The second half was more of the same. Albion created chance after chance, particularly through Solly March who was justifying his selection with some electric wing play, though, as ever, the final touch wasn’t quite there. Baldock really should have given us the lead from one of the openings down the left, a free header from yards out, wastefully glanced wide. March himself went close with a shot before Cardiff really should have scored, the defence getting in a terrible muddle with Stockdale caught out of position, only for Dunk to clear off the line. We would miss an even worse one.

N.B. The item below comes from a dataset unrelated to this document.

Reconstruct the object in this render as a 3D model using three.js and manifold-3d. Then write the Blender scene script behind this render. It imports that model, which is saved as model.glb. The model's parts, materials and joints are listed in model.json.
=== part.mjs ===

With time ticking down, Cardiff wasting more time and their fans celebrating a draw (and how far we have come in a year that away fans now celebrate draws at The Amex rather than expecting them) we had a set piece on the left. Up came the centre backs. I have lost in my mind’s eye exactly how the chance was set up (The Boy was on to a shouty rant about hats at this point) but I can still see the finish in mega slow motion with the word “NOOOOOOOOOO” being comically shouted over the top. The ball skidded across an open goal. There was no Cardiff player in sight. All we had to do was tap it in from one yard and yet Elvis, and then Greer, somehow managed to send it wide. I can only blame the curse of October.
1-1 it finished. On the way out I saw a boy in a brand new away shirt with 4 – Hünemeier printed on it. ‘I wonder if they charged extra for printing the umlaut?’ I thought.